◆ To do ◆
Look through the data for the string "part". Copy every line where it is found.

◆ Excerpted data ◆
+++++

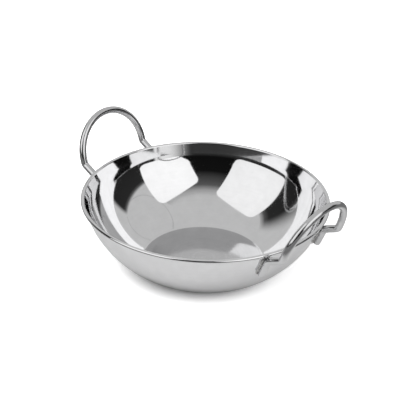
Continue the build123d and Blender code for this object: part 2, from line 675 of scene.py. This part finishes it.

+++++

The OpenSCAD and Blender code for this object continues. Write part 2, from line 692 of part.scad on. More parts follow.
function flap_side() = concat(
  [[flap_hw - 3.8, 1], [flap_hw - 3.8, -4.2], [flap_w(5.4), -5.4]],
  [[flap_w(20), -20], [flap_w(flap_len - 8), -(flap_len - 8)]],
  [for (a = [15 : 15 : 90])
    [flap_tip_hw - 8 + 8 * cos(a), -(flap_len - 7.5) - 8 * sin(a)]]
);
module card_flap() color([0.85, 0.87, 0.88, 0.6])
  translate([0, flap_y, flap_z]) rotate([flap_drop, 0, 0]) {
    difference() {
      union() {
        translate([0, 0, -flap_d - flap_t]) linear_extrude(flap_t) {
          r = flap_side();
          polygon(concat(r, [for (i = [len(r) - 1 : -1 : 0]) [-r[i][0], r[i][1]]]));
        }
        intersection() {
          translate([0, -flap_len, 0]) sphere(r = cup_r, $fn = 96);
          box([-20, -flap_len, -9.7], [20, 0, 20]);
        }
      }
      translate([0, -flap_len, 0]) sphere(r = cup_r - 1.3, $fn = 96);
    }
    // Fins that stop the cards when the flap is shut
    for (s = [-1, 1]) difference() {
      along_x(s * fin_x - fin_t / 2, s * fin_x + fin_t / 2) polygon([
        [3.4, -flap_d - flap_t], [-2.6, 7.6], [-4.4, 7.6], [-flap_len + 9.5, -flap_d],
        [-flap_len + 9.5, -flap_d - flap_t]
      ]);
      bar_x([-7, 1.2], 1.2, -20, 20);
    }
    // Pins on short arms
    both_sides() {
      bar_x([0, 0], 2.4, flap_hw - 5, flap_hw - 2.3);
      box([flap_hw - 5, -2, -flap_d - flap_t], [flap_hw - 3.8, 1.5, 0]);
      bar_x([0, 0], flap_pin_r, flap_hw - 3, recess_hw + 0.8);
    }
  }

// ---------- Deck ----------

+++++

◆ Reply ◆
Continue the build123d and Blender code for this object: part 2, from line 675 of scene.py. This part finishes it.
The OpenSCAD and Blender code for this object continues. Write part 2, from line 692 of part.scad on. More parts follow.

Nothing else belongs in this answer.